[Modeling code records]
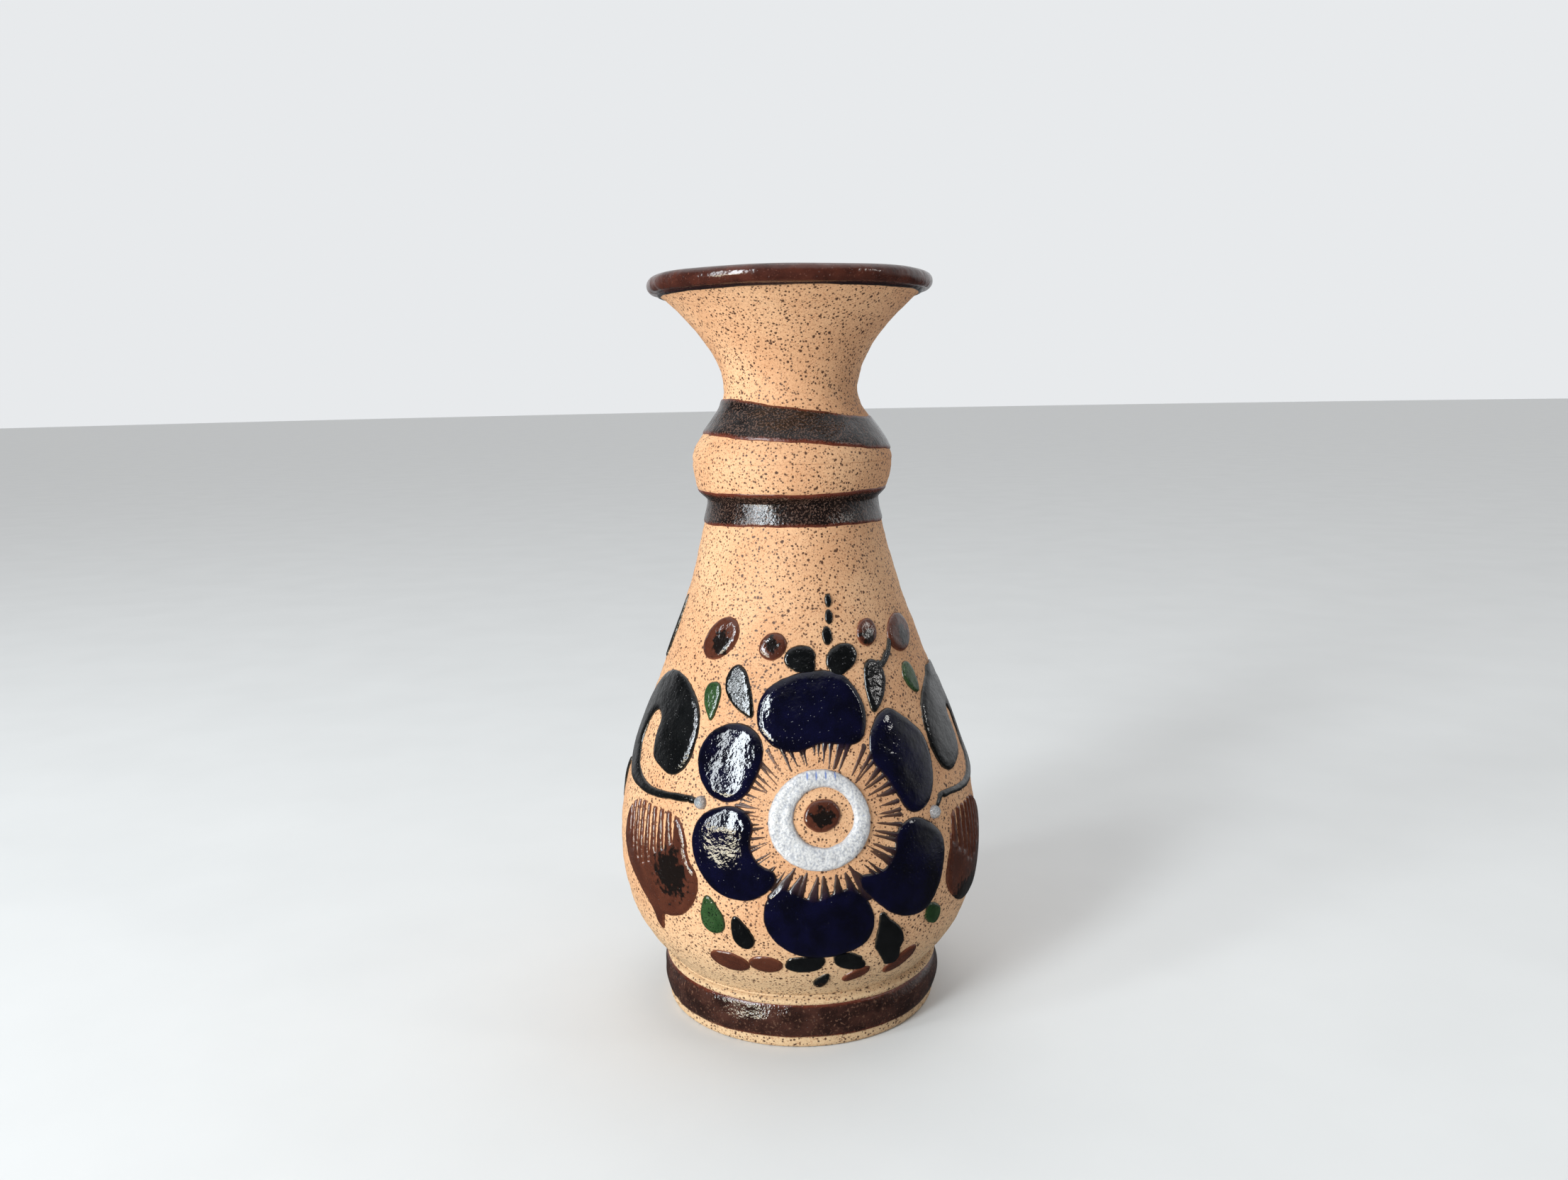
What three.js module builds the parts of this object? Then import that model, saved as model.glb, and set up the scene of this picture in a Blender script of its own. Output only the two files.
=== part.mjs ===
// A small hand-painted stoneware bud vase: a turned body, a neck luted on at the collar, a foot
// ring luted on below, glaze coats on the rim, neck, groove and foot, a glaze lining, and a flower
// with scrolls, buds and leaves in raised enamel.
// Millimetres, +Z up. The origin is the centre of the foot, on the table. The flower faces -Y.
import * as THREE from "three";
import { TessellateModifier } from "three/addons/modifiers/TessellateModifier.js";

// Heights, each counted from the station below it.
const FOOT_RISE = 7.2; // the foot ring
const CREASE_RISE = 0.4; // the crease where the body leaves the ring
const BELLY_RISE = 17.9; // crease to the widest point
const BEND_RISE = 20.5; // widest point to where the wall stops bulging and starts to hollow
const TAPER_RISE = 24.3; // on to the lower edge of the groove
const GROOVE_RISE = 3.3; // to the groove's narrowest
const LEDGE_RISE = 1.8; // to the collar's lower edge
const COLLAR_RISE = 3.6; // to the collar's ridge, where the neck is joined on
const SHOULDER_RISE = 9.6; // ridge to waist
const FLARE_RISE = 14.45; // waist to the centre of the lip's bead

// Radii of the clay's outside.
const FOOT_RADIUS = 19.7;
const CREASE_SETBACK = 0.3; // how far the crease lies in from the foot ring's outside
const BELLY_RADIUS = 26.15;
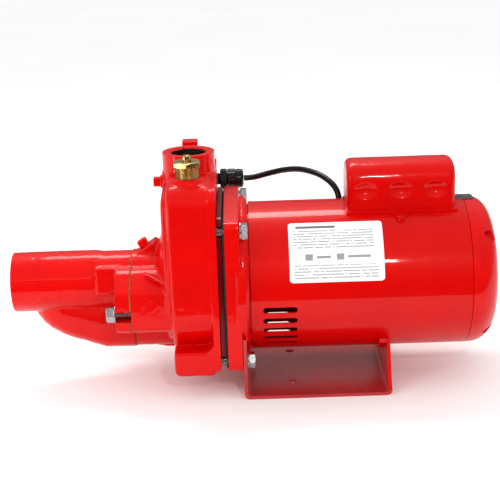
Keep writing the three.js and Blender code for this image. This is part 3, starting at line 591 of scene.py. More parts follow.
def banded(name, colour, dark, per_metre, roughness, metallic):
    """Stacked sheets or wound wire: fine bands across the X axis."""
    tree, shader = plain_material(name, colour, roughness, Metallic=metallic)
    wave = node(tree, "TexWave", wave_type="BANDS", bands_direction="X", Scale=per_metre, Distortion=0.4)
    wire(place_vector(tree), wave.inputs["Vector"])
    two_tone(tree, shader, wave.outputs["Fac"], dark, colour)
    bump(tree, shader, wave.outputs["Fac"], 0.0001, 0.6)


enamel(
    "cast_red", (0.58, 0, 0), (0.68, 0, 0), wave=90, wave_height=0.0006, pit=420, pit_height=0.0005,
    coat=0.4, coat_roughness=0.08,
)
enamel(
    "sheet_red", (0.55, 0, 0), (0.61, 0, 0), wave=40, wave_height=0.00008, pit=700, pit_height=0.00002,
    coat=0.42, coat_roughness=0.05,
)
# Painted shade: a darker, greyer red for the base plate's top, standing for the shadow under the motor.
enamel(
    "painted_shade_base_red", (0.36, 0.01, 0.012), (0.44, 0.02, 0.022), wave=50, wave_height=0.0001, pit=600,
    pit_height=0.00003, coat=1.0, coat_roughness=0.16,
)
# Painted shade: a near-black red for the seal plate, standing for the shade in the gap between casing and
# motor.
enamel(
    "painted_shade_plate_red", (0.1, 0, 0.002), (0.16, 0, 0.004), wave=50, wave_height=0.0001, pit=600,
    pit_height=0.00003, coat=0.4, coat_roughness=0.16,
)
metal("zinc", (0.4, 0.41, 0.42), (0.62, 0.63, 0.64), 0.28)
metal("steel", (0.38, 0.39, 0.4), (0.58, 0.59, 0.61), 0.3, (30, 1, 1))
metal("bare_iron", (0.035, 0.02, 0.016), (0.07, 0.045, 0.035), 0.55)
banded("laminated_iron", (0.3, 0.3, 0.31), (0.12, 0.12, 0.13), 320, 0.45, 0.8)
metal("brass", (0.58, 0.38, 0.12), (0.86, 0.62, 0.27), 0.24)
banded("copper_wire", (0.62, 0.25, 0.09), (0.3, 0.1, 0.03), 500, 0.3, 0.7)
moulded("ceramic", (0.78, 0.75, 0.68), (0.86, 0.84, 0.79), 0.25, 900, 0.00001)
moulded("carbon", (0.01, 0.01, 0.01), (0.03, 0.03, 0.03), 0.4)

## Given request
Whenever "import" turns up in a line, pick that line out.

## Worked solution
What three.js module builds the parts of this object? Then import that model, saved as model.glb, and set up the scene of this picture in a Blender script of its own. Output only the two files.
import * as THREE from "three";
import { TessellateModifier } from "three/addons/modifiers/TessellateModifier.js";